A son of the English Province of the Order of Friars Preachers (Dominicans); born in Malaysia but have lived in the USA, Singapore, the UK & the Philippines for varying durations. A pilgrim and way-farer, a searcher for Truth on the journey of Life... "Wherever the Catholic sun doth shine, There’s always laughter and good red wine. At least I’ve always found it so. Benedicamus Domino!" - Hilaire Belloc

Tuesday, May 17, 2005

Waiting is precious

It is said that patience is a virtue and I have to admit, I have very little of it! Since my trip to London I have been waiting to hear from the Dominicans about my interviews for admission to the Order. There will be more waiting to come even after the interviews are complete as I wait for the Prior Provincial to make his decision. Often, this experience of waiting is an agony for me. Indeed, the First Sorrowful Mystery and its key-phrase: "Not my will but yours be done, Lord" becomes very vivid to me in a period of waiting.

A wise priest told me yesterday that "waiting is precious" and I pondered on this for a day. Indeed, waiting cultivates patience, as a farmer waits for his crops, or an expectant mother awaits the birth of her child. But more than that, I think the reason why I find waiting so difficult is because it engenders and requires humility. When we await something, especially a decision, we become essentially helpless. There is nothing one can do to expedite the process and one does not even know how long one must wait. One simply waits.

The people of the Philippines had much to teach me about patience. I noted, while I was there, the humour and stoicism and patience with which they bore with uncertainty, difficulty and hardship. Almost everyone I met waited patiently for things to happen, for things to be done. I remember how we waited over 2 months for our ADSL connection to be installed but here in England, waiting 2 weeks seems rather too long!

And indeed, the readings at Mass this morning really hit home as Ben Sira wrote: "My son, if you aspire to serve the Lord, prepare yourself for an ordeal. Be sincere of heart, be steadfast, and do not be alarmed when disaster comes. Cling to him and do not leave him, so that you may be honoured at the end of your days. Whatever happens to you, accept it, and in the uncertainties of your humble state, be patient." (Ecclesiasticus 2:1-4)

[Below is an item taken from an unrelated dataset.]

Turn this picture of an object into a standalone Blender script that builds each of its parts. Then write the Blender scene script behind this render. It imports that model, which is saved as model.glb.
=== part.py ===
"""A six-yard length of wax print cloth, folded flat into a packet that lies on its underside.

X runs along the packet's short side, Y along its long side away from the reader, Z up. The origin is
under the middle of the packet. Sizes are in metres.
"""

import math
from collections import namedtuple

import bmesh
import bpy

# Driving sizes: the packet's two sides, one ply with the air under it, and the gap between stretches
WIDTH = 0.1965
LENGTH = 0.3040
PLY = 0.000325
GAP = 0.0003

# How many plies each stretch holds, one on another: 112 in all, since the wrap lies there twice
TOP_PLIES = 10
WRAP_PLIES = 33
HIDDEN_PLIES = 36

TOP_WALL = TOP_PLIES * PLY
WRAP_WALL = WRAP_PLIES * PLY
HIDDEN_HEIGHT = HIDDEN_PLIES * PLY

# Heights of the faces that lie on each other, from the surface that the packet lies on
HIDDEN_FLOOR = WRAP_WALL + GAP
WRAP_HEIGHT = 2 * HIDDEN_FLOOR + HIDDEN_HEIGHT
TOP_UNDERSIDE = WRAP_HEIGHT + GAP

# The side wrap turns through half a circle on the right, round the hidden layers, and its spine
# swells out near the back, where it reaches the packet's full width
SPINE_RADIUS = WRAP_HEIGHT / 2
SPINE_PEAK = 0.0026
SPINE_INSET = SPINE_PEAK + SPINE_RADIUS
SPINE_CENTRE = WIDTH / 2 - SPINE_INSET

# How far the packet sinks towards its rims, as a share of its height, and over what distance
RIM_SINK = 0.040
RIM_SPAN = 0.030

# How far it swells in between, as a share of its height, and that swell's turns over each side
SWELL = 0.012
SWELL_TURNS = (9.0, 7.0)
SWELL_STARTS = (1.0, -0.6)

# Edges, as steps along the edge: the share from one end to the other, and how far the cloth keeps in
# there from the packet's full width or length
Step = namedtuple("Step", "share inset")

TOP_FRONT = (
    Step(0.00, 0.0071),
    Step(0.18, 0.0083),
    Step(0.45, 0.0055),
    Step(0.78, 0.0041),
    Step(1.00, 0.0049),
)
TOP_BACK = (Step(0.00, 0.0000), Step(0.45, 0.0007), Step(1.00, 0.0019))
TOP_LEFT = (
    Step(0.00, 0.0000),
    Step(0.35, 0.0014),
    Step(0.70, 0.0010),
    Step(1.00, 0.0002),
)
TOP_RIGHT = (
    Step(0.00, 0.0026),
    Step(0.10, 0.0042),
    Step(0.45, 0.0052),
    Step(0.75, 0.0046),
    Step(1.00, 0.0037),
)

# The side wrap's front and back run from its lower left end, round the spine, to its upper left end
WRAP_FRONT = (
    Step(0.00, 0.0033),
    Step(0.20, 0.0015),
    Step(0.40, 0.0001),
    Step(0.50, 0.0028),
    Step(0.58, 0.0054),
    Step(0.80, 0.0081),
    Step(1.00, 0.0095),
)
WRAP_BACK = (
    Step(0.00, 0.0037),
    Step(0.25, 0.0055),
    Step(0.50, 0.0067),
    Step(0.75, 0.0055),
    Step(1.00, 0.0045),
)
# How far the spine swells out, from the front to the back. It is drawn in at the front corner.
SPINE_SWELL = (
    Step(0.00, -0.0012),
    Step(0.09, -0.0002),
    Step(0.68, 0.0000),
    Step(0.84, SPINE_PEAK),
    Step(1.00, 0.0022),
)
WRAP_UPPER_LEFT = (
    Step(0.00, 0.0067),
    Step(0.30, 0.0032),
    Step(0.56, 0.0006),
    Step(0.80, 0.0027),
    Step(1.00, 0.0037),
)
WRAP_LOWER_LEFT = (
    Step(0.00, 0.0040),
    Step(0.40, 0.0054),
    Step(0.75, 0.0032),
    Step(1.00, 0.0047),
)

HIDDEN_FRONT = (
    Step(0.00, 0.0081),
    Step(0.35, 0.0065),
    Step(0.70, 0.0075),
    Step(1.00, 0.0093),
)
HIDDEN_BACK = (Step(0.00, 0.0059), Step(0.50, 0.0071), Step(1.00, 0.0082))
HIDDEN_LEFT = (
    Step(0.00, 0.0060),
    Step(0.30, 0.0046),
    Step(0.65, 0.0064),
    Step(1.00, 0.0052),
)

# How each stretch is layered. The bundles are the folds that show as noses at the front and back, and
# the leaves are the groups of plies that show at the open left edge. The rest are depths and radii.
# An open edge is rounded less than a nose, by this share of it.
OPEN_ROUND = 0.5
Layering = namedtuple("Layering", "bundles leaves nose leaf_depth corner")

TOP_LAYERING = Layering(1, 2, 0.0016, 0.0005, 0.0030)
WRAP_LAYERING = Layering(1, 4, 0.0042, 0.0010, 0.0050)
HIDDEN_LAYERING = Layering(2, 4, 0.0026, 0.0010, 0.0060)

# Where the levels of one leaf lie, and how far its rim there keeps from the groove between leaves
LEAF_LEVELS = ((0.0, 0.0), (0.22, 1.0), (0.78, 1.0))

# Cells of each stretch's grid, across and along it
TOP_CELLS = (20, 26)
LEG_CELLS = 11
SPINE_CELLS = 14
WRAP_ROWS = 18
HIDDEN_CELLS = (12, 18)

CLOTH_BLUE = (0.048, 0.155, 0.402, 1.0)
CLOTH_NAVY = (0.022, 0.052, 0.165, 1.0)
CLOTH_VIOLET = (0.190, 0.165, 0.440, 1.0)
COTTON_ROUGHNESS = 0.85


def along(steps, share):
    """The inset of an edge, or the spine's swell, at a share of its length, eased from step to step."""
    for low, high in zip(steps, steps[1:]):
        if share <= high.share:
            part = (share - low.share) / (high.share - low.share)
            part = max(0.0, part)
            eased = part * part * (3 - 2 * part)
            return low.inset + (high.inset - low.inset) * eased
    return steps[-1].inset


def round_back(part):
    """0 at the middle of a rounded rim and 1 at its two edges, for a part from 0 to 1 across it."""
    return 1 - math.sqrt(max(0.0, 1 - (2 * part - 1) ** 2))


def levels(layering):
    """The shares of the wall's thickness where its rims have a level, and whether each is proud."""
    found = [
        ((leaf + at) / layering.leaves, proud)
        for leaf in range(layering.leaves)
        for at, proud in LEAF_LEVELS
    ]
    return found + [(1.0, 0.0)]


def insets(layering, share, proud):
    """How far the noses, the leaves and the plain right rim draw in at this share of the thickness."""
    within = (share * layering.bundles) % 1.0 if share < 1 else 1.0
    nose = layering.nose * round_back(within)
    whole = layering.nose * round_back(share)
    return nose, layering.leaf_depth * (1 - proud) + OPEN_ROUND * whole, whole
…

And again, the response to the psalm: "Commit your life to the Lord, trust him and he will act." (Ps 36:5)

It is a real grace when the readings given by the Church cuts to the heart so truly in one's own life. As one who aspires to serve the Lord and who has committed my life to the Lord, I feel that those words of Scripture speak eloquently to my situation. In particular, I note the injunction to be patient (and humble) in the face of uncertainty, to steadfastly trust in the Lord and most importantly, to accept whatever happens as his will. As if by clarification, the Gospel today has our Lord hold out the child as a model of humility. I believe that the image is one of powerless-ness and vulnerability, something I saw especially among the countless poor children in the fishports of Manila, who are shown above.

I pray that these words from the 'Wisdom of Jesus son of Sirach' are inscribed into my heart as I try to wait patiently for the Lord's will to be manifest and in all things, I commit myself into his hands through Mary Immaculate. With Christ, I say: "Father, not what I want but what you want." (Matt 26:39b).